**PROMPT:** Scan the lines below; pull out those with "that".

Records contained in a dataset:
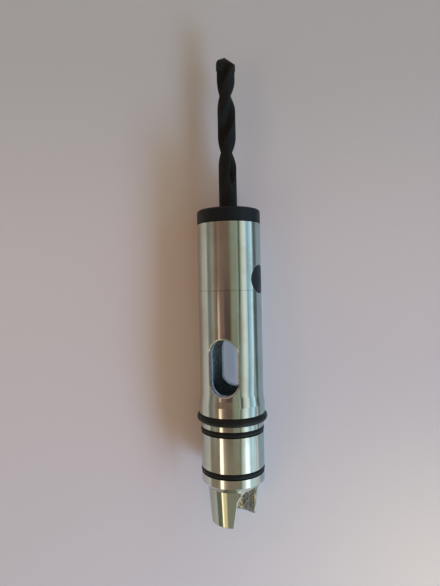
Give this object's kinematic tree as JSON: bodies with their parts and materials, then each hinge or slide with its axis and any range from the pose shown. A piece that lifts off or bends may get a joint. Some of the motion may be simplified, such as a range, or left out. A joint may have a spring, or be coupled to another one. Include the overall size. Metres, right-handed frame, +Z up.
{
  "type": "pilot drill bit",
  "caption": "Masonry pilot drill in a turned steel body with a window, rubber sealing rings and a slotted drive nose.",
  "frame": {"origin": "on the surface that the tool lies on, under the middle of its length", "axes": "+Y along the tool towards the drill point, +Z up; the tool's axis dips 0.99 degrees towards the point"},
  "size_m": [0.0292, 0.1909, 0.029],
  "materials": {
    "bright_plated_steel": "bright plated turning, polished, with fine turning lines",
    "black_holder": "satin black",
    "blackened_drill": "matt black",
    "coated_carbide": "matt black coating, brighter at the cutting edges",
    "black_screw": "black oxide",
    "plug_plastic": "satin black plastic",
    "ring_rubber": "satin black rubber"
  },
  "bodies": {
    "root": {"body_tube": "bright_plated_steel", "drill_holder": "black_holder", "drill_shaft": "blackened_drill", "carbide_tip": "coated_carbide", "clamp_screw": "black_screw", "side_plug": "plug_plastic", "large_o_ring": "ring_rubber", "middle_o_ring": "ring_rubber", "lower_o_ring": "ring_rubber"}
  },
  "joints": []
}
* * *
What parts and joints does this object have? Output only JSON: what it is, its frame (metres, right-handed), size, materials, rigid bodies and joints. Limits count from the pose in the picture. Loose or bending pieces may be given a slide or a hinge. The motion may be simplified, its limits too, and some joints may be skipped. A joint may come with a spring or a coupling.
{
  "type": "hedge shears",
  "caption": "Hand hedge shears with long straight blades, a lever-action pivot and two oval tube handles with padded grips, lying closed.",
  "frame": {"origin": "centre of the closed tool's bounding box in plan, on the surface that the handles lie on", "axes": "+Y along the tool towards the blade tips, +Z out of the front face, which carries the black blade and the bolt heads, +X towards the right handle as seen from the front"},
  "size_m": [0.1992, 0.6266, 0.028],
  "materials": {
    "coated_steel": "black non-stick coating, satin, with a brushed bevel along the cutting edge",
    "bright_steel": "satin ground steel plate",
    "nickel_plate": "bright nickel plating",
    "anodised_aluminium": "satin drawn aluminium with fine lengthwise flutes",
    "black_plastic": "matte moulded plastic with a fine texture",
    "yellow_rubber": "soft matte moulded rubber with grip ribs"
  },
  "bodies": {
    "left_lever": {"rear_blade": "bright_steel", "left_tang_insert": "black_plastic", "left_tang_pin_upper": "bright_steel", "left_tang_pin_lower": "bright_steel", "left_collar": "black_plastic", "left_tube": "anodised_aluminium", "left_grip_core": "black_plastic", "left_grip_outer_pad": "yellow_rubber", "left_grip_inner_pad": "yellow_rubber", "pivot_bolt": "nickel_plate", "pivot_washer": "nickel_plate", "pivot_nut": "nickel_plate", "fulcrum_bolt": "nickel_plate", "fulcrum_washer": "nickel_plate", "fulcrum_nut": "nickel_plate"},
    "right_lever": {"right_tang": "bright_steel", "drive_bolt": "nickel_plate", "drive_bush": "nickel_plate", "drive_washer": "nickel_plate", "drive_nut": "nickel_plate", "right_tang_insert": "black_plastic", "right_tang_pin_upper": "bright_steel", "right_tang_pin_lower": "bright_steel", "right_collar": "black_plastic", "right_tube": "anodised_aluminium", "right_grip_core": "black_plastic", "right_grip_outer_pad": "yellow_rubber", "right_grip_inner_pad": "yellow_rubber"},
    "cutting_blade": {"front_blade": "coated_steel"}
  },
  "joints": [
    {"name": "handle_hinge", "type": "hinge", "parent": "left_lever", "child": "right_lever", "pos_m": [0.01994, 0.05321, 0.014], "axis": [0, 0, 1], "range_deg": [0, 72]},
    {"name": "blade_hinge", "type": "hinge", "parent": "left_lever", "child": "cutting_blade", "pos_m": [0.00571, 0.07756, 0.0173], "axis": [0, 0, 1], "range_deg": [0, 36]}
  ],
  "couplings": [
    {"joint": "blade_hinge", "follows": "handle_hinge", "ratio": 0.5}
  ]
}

**FULL ANSWER:**
Give this object's kinematic tree as JSON: bodies with their parts and materials, then each hinge or slide with its axis and any range from the pose shown. A piece that lifts off or bends may get a joint. Some of the motion may be simplified, such as a range, or left out. A joint may have a spring, or be coupled to another one. Include the overall size. Metres, right-handed frame, +Z up.
  "frame": {"origin": "on the surface that the tool lies on, under the middle of its length", "axes": "+Y along the tool towards the drill point, +Z up; the tool's axis dips 0.99 degrees towards the point"},
  "frame": {"origin": "centre of the closed tool's bounding box in plan, on the surface that the handles lie on", "axes": "+Y along the tool towards the blade tips, +Z out of the front face, which carries the black blade and the bolt heads, +X towards the right handle as seen from the front"},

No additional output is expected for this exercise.